Mark McKenna’s new book Return to Uluru is an example of truth-telling regarding the particulars of our history. The book, besides being a surprisingly handsome hardcover edition, draws you in by starting with an overview of the continent, talking about the vast, almost waterless centre that so bedevilled European explorers (but which, McKenna notes, some explorers arrogantly thought they could claim in a James Cook-like act of flag-planting), then concentrates on one (forgotten) instance of white crime against Aboriginal people. (In this way it’s a little bit like Ted Strehlow’s Journey to Horseshoe Bend in that it mixes observations of beautiful countryside and Aboriginal legend with remembering a tragic death.)
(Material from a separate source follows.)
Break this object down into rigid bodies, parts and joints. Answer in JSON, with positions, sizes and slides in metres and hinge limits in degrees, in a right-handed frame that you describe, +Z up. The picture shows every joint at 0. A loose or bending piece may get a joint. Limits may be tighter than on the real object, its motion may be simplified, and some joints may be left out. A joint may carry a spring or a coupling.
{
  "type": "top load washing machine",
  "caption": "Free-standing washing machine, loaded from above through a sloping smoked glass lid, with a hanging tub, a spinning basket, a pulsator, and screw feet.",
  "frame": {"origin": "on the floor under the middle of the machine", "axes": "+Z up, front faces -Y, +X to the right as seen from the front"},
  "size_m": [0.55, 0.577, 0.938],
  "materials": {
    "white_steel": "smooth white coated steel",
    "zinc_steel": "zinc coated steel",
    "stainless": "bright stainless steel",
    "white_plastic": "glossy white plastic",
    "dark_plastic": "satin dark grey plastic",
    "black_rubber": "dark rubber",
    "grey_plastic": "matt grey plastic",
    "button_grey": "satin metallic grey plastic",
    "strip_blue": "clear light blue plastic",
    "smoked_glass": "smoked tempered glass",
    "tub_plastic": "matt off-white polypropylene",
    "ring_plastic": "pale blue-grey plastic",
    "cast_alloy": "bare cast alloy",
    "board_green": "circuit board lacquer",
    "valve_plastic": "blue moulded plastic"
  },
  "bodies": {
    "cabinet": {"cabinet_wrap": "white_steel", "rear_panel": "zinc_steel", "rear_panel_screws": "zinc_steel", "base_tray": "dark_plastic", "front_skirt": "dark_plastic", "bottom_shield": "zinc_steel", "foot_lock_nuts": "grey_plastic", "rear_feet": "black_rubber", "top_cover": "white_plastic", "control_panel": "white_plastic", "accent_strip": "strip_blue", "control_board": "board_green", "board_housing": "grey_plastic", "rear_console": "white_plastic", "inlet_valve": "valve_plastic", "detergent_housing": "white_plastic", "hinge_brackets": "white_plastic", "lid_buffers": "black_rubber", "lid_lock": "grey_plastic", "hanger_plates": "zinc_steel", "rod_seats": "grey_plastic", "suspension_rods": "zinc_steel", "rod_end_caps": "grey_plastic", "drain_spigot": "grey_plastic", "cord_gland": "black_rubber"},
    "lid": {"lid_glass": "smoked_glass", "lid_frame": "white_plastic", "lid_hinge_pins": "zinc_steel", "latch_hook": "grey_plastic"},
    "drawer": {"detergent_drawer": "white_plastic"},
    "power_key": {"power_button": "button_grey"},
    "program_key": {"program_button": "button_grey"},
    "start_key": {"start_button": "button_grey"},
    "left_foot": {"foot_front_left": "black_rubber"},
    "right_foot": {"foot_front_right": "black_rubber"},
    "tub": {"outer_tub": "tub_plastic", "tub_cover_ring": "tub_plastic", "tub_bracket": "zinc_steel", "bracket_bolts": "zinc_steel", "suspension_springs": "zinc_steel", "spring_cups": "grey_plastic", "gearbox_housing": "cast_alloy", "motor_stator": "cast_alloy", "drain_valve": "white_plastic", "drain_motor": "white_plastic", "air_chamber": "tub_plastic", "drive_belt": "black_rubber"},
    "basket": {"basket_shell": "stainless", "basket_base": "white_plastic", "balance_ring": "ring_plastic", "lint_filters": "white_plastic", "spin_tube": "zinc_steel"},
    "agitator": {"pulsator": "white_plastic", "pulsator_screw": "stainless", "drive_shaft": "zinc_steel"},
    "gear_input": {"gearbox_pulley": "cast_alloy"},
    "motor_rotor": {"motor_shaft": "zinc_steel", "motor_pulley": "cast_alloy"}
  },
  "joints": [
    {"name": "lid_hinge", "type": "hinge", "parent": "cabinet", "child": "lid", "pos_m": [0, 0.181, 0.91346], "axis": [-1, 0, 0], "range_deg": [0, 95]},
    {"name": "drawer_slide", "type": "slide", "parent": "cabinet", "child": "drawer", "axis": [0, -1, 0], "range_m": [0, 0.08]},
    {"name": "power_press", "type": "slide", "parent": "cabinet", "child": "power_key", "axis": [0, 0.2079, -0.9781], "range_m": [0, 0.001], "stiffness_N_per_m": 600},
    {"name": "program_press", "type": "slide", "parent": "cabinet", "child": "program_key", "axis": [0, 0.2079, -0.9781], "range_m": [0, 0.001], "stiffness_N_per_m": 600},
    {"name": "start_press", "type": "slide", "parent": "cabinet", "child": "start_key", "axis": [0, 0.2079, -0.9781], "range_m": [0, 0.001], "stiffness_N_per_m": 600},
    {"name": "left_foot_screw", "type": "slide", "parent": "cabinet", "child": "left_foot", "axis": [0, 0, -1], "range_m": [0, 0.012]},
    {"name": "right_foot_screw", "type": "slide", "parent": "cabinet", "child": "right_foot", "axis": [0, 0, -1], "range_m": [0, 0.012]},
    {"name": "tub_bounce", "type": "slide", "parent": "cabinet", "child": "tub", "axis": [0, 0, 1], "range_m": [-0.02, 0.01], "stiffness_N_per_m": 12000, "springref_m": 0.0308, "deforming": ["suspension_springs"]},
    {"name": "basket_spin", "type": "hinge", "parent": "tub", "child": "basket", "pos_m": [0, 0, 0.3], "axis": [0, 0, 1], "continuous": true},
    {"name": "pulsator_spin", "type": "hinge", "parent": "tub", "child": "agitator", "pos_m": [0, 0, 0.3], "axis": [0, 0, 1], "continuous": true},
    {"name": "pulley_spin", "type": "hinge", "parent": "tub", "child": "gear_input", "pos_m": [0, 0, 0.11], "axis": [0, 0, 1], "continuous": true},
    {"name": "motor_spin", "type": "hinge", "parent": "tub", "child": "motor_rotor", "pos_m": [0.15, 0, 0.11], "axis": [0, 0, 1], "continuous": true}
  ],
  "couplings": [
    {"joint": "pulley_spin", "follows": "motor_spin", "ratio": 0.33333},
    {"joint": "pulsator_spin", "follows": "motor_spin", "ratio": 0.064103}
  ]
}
In the 1930s Bill McKinnon, remembered in white society as a pioneering, no-nonsense bush policeman and ‘protector’ of Aborigines in Alice Springs, shot and killed an unarmed Aboriginal murder suspect in one of the caves at Uluru. At the subsequent trial, there were issues raised over McKinnon’s violent treatment of prisoners and an enquiry was called by Canberra, though McKinnon was let off. While McKenna tells this true-crime story he raises wider issues – the level of understanding (or not) of British and Australian law by Aboriginal people, the disparity between the harsh treatment of Aboriginal people and the leniency or even immunity given to whites, the imposition of an outsider, white cultural and legal view on the country’s original inhabitants, the cover-up and historical amnesia, or simply indifference, and the way white settlers have claimed the countryside, including sites such as Uluru, as if it had been virgin territory.
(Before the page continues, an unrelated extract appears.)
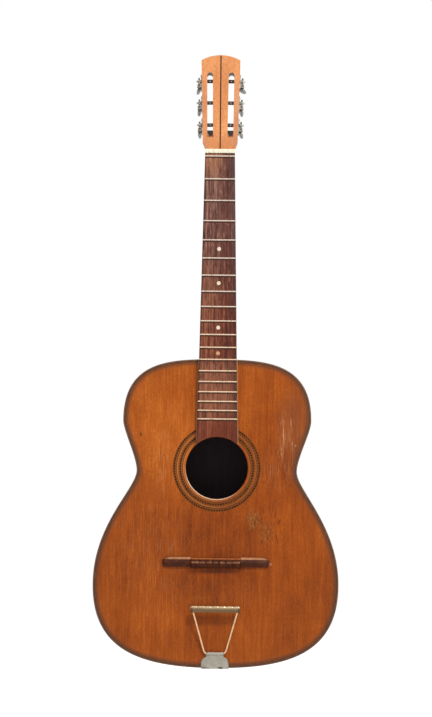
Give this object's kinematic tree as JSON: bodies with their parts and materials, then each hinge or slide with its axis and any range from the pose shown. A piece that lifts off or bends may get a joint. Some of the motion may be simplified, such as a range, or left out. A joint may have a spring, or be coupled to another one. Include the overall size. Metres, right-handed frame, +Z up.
{
  "type": "flat-top acoustic guitar",
  "caption": "Flat-top acoustic guitar without strings: slotted head with open geared tuners, round sound hole with rope rings, carved bridge and hinged trapeze tailpiece.",
  "frame": {"origin": "the zero fret on the centre line, in the plane of the soundboard's face", "axes": "+Z up the neck towards the head, +Y from the soundboard towards the back, +X towards the treble side"},
  "size_m": [0.387, 0.1198, 0.9668],
  "materials": {
    "spruce_top": "aged gloss lacquer over orange-brown stain",
    "body_wood": "satin lacquer",
    "inner_wood": "bare",
    "neck_wood": "worn satin lacquer",
    "rosewood": "oiled, worn between the frets",
    "bridge_wood": "stained dark, satin",
    "binding": "aged gloss",
    "purfling": "light and dark rope inlay under lacquer",
    "bone": "aged satin",
    "pearl": "aged gloss",
    "nickel": "worn nickel plate",
    "plate_steel": "worn nickel plate",
    "roller_steel": "darkened",
    "gear_brass": "tarnished",
    "worm_steel": "worn",
    "button_metal": "dull satin"
  },
  "bodies": {
    "guitar": {"soundboard": "spruce_top", "back_plate": "body_wood", "rib_bass": "body_wood", "rib_treble": "body_wood", "neck_block": "inner_wood", "tail_block": "inner_wood", "lining_front_bass": "inner_wood", "lining_front_treble": "inner_wood", "lining_back_bass": "inner_wood", "lining_back_treble": "inner_wood", "brace_top_upper": "inner_wood", "brace_top_waist": "inner_wood", "brace_top_bridge": "inner_wood", "brace_back_upper": "inner_wood", "brace_back_lower": "inner_wood", "binding_front": "binding", "rosette_inner": "purfling", "rosette_outer": "purfling", "neck": "neck_wood", "fingerboard_shim": "neck_wood", "fingerboard": "rosewood", "nut": "bone", "fret_dot_05": "pearl", "fret_dot_07": "pearl", "fret_dot_10": "pearl", "fret_dot_12": "pearl", "bridge": "bridge_wood", "tailpiece_plate": "nickel", "tuner_plate_bass_1": "plate_steel", "tuner_plate_bass_2": "plate_steel", "tuner_plate_bass_3": "plate_steel", "tuner_plate_treble_1": "plate_steel", "tuner_plate_treble_2": "plate_steel", "tuner_plate_treble_3": "plate_steel"},
    "key_bass_1": {"worm_bass_1": "worm_steel", "button_bass_1": "button_metal"},
    "string_roller_bass_1": {"roller_bass_1": "roller_steel", "gear_bass_1": "gear_brass"},
    "key_bass_2": {"worm_bass_2": "worm_steel", "button_bass_2": "button_metal"},
    "string_roller_bass_2": {"roller_bass_2": "roller_steel", "gear_bass_2": "gear_brass"},
    "key_bass_3": {"worm_bass_3": "worm_steel", "button_bass_3": "button_metal"},
    "string_roller_bass_3": {"roller_bass_3": "roller_steel", "gear_bass_3": "gear_brass"},
    "key_treble_1": {"worm_treble_1": "worm_steel", "button_treble_1": "button_metal"},
    "string_roller_treble_1": {"roller_treble_1": "roller_steel", "gear_treble_1": "gear_brass"},
    "key_treble_2": {"worm_treble_2": "worm_steel", "button_treble_2": "button_metal"},
    "string_roller_treble_2": {"roller_treble_2": "roller_steel", "gear_treble_2": "gear_brass"},
    "key_treble_3": {"worm_treble_3": "worm_steel", "button_treble_3": "button_metal"},
    "string_roller_treble_3": {"roller_treble_3": "roller_steel", "gear_treble_3": "gear_brass"},
    "trapeze": {"tailpiece_wire": "nickel", "tailpiece_bar": "nickel"}
  },
  "joints": [
    {"name": "key_turn_bass_1", "type": "hinge", "parent": "guitar", "child": "key_bass_1", "pos_m": [-0.03233, 0.01309, 0.04116], "axis": [0, -0.9744, 0.225], "continuous": true},
    {"name": "roller_turn_bass_1", "type": "hinge", "parent": "guitar", "child": "string_roller_bass_1", "pos_m": [-0.02811, 0.01481, 0.04862], "axis": [0.9997, 0.0054, 0.0234], "continuous": true},
    {"name": "key_turn_bass_2", "type": "hinge", "parent": "guitar", "child": "key_bass_2", "pos_m": [-0.03319, 0.02116, 0.07614], "axis": [0, -0.9744, 0.225], "continuous": true},
    {"name": "roller_turn_bass_2", "type": "hinge", "parent": "guitar", "child": "string_roller_bass_2", "pos_m": [-0.02898, 0.02288, 0.0836], "axis": [0.9997, 0.0054, 0.0234], "continuous": true},
    {"name": "key_turn_bass_3", "type": "hinge", "parent": "guitar", "child": "key_bass_3", "pos_m": [-0.03404, 0.02904, 0.11025], "axis": [0, -0.9744, 0.225], "continuous": true},
    {"name": "roller_turn_bass_3", "type": "hinge", "parent": "guitar", "child": "string_roller_bass_3", "pos_m": [-0.02982, 0.03076, 0.1177], "axis": [0.9997, 0.0054, 0.0234], "continuous": true},
    {"name": "key_turn_treble_1", "type": "hinge", "parent": "guitar", "child": "key_treble_1", "pos_m": [0.03233, 0.01309, 0.04116], "axis": [0, -0.9744, 0.225], "continuous": true},
    {"name": "roller_turn_treble_1", "type": "hinge", "parent": "guitar", "child": "string_roller_treble_1", "pos_m": [0.02811, 0.01481, 0.04862], "axis": [0.9997, -0.0054, -0.0234], "continuous": true},
    {"name": "key_turn_treble_2", "type": "hinge", "parent": "guitar", "child": "key_treble_2", "pos_m": [0.03319, 0.02116, 0.07614], "axis": [0, -0.9744, 0.225], "continuous": true},
    {"name": "roller_turn_treble_2", "type": "hinge", "parent": "guitar", "child": "string_roller_treble_2", "pos_m": [0.02898, 0.02288, 0.0836], "axis": [0.9997, -0.0054, -0.0234], "continuous": true},
    {"name": "key_turn_treble_3", "type": "hinge", "parent": "guitar", "child": "key_treble_3", "pos_m": [0.03404, 0.02904, 0.11025], "axis": [0, -0.9744, 0.225], "continuous": true},
    {"name": "roller_turn_treble_3", "type": "hinge", "parent": "guitar", "child": "string_roller_treble_3", "pos_m": [0.02982, 0.03076, 0.1177], "axis": [0.9997, -0.0054, -0.0234], "continuous": true},
    {"name": "trapeze_swing", "type": "hinge", "parent": "guitar", "child": "trapeze", "pos_m": [0, -0.003, -0.783], "axis": [1, 0, 0], "range_deg": [-6, 110]}
  ],
  "couplings": [
    {"joint": "roller_turn_bass_1", "follows": "key_turn_bass_1", "ratio": 0.071429},
    {"joint": "roller_turn_bass_2", "follows": "key_turn_bass_2", "ratio": 0.071429},
    {"joint": "roller_turn_bass_3", "follows": "key_turn_bass_3", "ratio": 0.071429},
    {"joint": "roller_turn_treble_1", "follows": "key_turn_treble_1", "ratio": 0.071429},
    {"joint": "roller_turn_treble_2", "follows": "key_turn_treble_2", "ratio": 0.071429},
    {"joint": "roller_turn_treble_3", "follows": "key_turn_treble_3", "ratio": 0.071429}
  ]
}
McKenna writes about the ‘closing’ of Uluru – the recent restriction on climbers, in the light of the inequalities in central Australia, and without analysing it much, he manages to show what the rush to climb the rock before people weren’t allowed to says about lingering attitudes to Aboriginal land ownership, about an irreverence, almost a nastiness, on the part of some of us who remain sceptical about issues that concern Aboriginal people – the darker side of a national reluctance to think about deeper things, and a recurring sense that the land must be claimed in some physical way for it to mean something, that it must be not just appreciated but conquered, scaled, by hiking boot or four-wheel drive.
The issues McKenna raises are difficult. Reputations are injured, Australian mythology is questioned. But the book’s story is also an example of how the past can be revisited, the truth patiently drawn-out and reconciliation begun.